(Rows from a 3D modeling dataset)
------------------------

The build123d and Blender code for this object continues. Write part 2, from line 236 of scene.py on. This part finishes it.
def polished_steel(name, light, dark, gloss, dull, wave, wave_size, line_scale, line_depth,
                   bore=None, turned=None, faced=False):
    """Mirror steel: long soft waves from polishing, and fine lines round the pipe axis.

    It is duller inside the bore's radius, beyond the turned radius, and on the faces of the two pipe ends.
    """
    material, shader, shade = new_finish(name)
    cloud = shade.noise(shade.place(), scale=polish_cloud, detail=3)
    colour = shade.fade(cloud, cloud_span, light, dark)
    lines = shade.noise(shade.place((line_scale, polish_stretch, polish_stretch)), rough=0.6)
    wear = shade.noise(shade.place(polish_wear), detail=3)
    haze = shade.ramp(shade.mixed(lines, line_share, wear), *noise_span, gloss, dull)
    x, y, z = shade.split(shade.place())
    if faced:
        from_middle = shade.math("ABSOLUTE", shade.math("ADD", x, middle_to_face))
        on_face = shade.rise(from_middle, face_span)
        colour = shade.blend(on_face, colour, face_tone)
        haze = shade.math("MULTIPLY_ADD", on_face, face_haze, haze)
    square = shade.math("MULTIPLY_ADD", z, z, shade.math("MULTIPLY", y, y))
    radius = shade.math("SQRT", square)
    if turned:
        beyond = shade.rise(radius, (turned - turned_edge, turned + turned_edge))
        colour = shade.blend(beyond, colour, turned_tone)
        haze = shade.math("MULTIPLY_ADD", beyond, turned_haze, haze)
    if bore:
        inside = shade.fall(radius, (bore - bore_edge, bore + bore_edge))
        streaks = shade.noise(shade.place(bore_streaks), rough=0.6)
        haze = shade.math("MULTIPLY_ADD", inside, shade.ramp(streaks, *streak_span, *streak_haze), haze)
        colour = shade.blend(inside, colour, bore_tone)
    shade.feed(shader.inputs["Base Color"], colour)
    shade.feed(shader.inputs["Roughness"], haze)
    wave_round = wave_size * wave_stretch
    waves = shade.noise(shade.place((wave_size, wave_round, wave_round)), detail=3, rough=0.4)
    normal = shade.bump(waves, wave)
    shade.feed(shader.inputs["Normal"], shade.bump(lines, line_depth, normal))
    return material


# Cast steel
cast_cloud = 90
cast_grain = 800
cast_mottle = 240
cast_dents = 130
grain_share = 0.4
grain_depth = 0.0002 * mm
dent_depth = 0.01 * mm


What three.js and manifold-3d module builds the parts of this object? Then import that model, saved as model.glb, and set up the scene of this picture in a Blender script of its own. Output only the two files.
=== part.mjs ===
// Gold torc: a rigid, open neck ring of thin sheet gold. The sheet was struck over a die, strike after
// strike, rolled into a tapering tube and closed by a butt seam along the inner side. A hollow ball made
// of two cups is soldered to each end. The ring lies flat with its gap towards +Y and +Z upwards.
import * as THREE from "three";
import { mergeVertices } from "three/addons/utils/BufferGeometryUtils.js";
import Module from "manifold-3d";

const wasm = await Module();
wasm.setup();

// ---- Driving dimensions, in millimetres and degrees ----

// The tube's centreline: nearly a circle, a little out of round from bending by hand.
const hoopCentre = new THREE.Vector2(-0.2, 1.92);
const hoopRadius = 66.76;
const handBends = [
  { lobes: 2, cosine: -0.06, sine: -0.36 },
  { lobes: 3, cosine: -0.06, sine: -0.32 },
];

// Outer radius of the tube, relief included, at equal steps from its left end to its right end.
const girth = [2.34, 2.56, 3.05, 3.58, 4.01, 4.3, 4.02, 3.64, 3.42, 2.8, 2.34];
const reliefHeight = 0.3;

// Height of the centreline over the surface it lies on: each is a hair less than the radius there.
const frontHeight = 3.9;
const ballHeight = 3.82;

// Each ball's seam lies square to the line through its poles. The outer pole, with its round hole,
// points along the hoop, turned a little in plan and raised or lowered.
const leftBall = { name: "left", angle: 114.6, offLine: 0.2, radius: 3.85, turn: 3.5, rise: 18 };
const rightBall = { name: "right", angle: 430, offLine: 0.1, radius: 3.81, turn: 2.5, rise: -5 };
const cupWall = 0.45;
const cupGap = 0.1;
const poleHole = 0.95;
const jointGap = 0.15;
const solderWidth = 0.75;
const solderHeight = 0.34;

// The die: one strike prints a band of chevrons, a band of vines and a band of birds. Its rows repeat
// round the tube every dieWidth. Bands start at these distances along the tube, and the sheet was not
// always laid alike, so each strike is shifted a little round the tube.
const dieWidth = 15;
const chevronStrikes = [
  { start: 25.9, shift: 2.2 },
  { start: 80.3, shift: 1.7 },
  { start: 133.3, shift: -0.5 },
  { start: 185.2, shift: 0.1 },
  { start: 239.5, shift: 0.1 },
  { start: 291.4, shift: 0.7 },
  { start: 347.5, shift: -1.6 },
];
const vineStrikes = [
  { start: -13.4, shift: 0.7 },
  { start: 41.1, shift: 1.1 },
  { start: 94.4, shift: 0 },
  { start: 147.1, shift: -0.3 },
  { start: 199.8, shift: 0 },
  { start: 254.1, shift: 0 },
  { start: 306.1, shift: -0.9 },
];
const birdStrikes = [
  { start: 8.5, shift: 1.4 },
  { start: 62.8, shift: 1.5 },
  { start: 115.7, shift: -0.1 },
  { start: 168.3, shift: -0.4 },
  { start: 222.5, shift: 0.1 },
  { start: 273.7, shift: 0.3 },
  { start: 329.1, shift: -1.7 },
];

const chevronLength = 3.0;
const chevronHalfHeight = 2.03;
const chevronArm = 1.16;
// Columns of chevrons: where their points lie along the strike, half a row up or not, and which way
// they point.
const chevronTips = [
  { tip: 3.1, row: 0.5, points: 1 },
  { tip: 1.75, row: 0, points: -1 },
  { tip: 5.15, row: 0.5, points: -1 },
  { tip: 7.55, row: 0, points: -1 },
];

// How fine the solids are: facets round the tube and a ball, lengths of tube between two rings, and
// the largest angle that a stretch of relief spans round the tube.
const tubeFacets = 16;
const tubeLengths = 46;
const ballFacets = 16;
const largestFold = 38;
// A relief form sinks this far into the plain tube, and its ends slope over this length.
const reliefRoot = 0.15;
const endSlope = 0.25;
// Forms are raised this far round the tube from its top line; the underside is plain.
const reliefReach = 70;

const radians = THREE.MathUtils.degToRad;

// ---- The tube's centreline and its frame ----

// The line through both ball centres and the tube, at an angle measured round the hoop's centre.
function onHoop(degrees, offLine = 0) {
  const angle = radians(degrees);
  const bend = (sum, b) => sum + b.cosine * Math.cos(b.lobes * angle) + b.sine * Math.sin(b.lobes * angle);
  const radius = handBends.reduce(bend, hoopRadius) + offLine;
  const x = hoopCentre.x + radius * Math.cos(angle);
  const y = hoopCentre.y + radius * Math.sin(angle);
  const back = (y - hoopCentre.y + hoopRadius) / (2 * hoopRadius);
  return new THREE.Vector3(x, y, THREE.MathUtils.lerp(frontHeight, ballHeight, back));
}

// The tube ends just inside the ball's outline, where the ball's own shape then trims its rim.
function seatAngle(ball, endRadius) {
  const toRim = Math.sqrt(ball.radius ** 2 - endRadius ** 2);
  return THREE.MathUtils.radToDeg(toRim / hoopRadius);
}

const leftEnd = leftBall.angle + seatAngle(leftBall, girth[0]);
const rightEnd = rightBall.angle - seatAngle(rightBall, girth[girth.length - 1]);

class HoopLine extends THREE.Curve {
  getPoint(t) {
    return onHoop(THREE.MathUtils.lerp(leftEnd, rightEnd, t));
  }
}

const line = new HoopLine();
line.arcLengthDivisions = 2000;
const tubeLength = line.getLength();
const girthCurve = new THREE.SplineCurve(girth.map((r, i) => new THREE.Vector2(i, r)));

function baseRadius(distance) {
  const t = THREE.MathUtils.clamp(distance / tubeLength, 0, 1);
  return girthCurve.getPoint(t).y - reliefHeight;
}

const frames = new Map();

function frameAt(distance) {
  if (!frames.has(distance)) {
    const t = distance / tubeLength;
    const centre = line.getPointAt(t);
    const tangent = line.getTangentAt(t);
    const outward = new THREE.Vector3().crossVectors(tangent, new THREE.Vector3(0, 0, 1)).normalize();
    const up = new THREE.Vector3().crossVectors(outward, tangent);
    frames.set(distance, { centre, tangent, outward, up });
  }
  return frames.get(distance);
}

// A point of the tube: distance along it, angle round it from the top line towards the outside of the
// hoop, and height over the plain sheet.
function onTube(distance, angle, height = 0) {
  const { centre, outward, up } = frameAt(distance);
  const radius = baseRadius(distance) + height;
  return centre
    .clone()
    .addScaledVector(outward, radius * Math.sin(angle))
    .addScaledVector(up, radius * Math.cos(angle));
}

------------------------

Work instructions
Give the exact lines, and only those, from the line containing "What three.js and" through the line containing "Driving dimensions, in" in the entries above.

Result for this exercise
What three.js and manifold-3d module builds the parts of this object? Then import that model, saved as model.glb, and set up the scene of this picture in a Blender script of its own. Output only the two files.
=== part.mjs ===
// Gold torc: a rigid, open neck ring of thin sheet gold. The sheet was struck over a die, strike after
// strike, rolled into a tapering tube and closed by a butt seam along the inner side. A hollow ball made
// of two cups is soldered to each end. The ring lies flat with its gap towards +Y and +Z upwards.
import * as THREE from "three";
import { mergeVertices } from "three/addons/utils/BufferGeometryUtils.js";
import Module from "manifold-3d";

const wasm = await Module();
wasm.setup();

// ---- Driving dimensions, in millimetres and degrees ----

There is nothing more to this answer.